Читаем Голубой велосипед полностью

"В этот час все французы понимают, что обычные формы власти неэффективны. Столкнувшись со смятением во французских душах, столкнувшись с распадом правительства, попавшего в услужение к врагу, столкнувшись и с возможностью использовать наши установления, я, генерал де Голль, французский солдат и военачальник, сознаю, что говорю от имени Франции.

От имени Франции я решительно заявляю нижеследующее: единственным долгом каждого француза, способного носить оружие, является продолжение сопротивления. Было бы преступлением перед Отечеством складывать оружие, покидать военную позицию, соглашаться с передачей под контроль врага какого-либо клочка французской земли.

В этот час обращаюсь, прежде всего, к Французской Северной Африке, к нетронутой Северной Африке.

Итальянское перемирие – всего лишь грубая ловушка. Долг всех тех, кто хранит понятие чести в Африке Клозеля, Бюжо, Ногеса, отвергать выполнение вражеских условий. Недопустимо, чтобы паника Бордо смогла пересечь море.

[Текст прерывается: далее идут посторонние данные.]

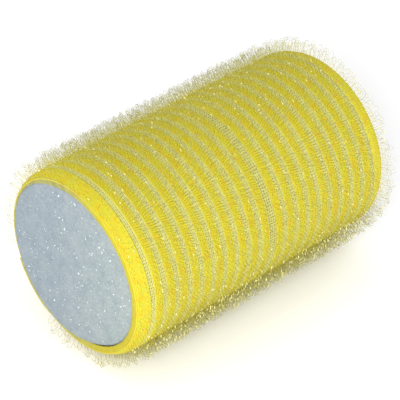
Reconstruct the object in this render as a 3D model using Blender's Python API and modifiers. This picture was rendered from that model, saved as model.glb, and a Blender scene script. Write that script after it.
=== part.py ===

Солдаты Франции, где бы вы ни были, поднимайтесь!"


Ночью Франсуа Тавернье покинул городок.

16

После известия о подписании перемирия вечером 24 июня 1940 года Камилла и Леа бросились друг другу в объятия. Обе, прежде всего, подумали об одном: раз война окончена, Лоран вскоре вернется. Потом их охватили сомнения, страх, стыд. По правде говоря, испытывала стыд главным образом Камилла. Леа видела в перемирии всего лишь возвращение к нормальному существованию. Жажда жизни заставляла ее закрывать глаза на обстановку, дарящую вокруг. Война окончена, и точка! Все пойдет по-прежнему. По-прежнему? Она прекрасно знала, что обманывает себя, что больше никогда не будет так, как было раньше. Ведь не забыть ужасную и бессмысленную гибель людей, того человека, которого она убила. При одном воспоминании о нем она с криком ужаса просыпалась среди ночи. Чтобы ее успокоить, требовалась вся материнская нежность Камиллы, которая, сама того не ведая, произносила те же самые слова, что и Изабелла Дельмас:

– Ничего, ничего, моя любовь. Я с тобой, не бойся. Все позади, спи.

Леа снова засыпала, прижимаясь к Камилле и шепча:

– Мамочка.

Нет, ничто не будет таким же, каким было раньше. В том кошмаре она превратилась в женщину. Этого так просто она себе простить не могла. После 19 июня ей не удавалось дозвониться до Монтийяка. Наконец 30 июня она услышала голос отца. То ли из-за расстояния, то ли из-за помех на линии, но ей показалось, что голос Пьера Дельмаса стал старческим, глухим, неровным. Он без конца повторял:

– Все хорошо, все хорошо…

Когда же Леа попросила подозвать мать, на другом конце провода повисло длительное молчание.

– Алло… алло… не прерывайте…

– Алло… Леа?

– Руфь, как я рада тебя слышать. Как ты поживаешь? Передай трубку маме, боюсь, как бы нас не прервали. Алло… Ты меня слышишь?

– Да.

– Позови же маму.

– Твоей мамы нет дома. Она в Бордо.

– Ох, как жаль! Мне так хотелось бы услышать ее голос, это бы меня так приободрило. Обними се за меня покрепче. И не забудь сказать, что я все время о ней думаю. В течение недели позвоню снова… Алло… алло… Черт, прервали!

Кладя трубку на рычаги аппарата, Леа ощутила приступ такой тревоги, что пот выступил у нее на висках и на лбу. Даже ранка над бровью стала чесаться.

– Мне нужно вернуться домой, – пробормотала она, вставая с кресла в кабинете доктора Рулана.

Врач как раз вошел.

– Вам удалось поговорить с домом?

– Да, спасибо. Когда Камилла сможет ехать?

– Не раньше родов. Сейчас это было бы слишком опасно.

– Мне надо возвращаться. Это очень важно.

– Определенно, здоровье вашей подруги и ее ребенка важнее.

– Да что вы знаете! Я уверена, что нужна там. Мне необходимо уехать.

– Кто-то болен?

– Мне ничего об этом неизвестно, но чувствую, что мне следовало бы находиться там. Я это ощущаю, слышите?

– Успокойтесь, прекрасно слышу. Вы же сами понимаете, что ехать не можете.

– Доктор, вы же здесь. Есть еще и мадам Трийо. К тому же раз вы разрешили Камилле вставать, значит, она чувствует себя лучше.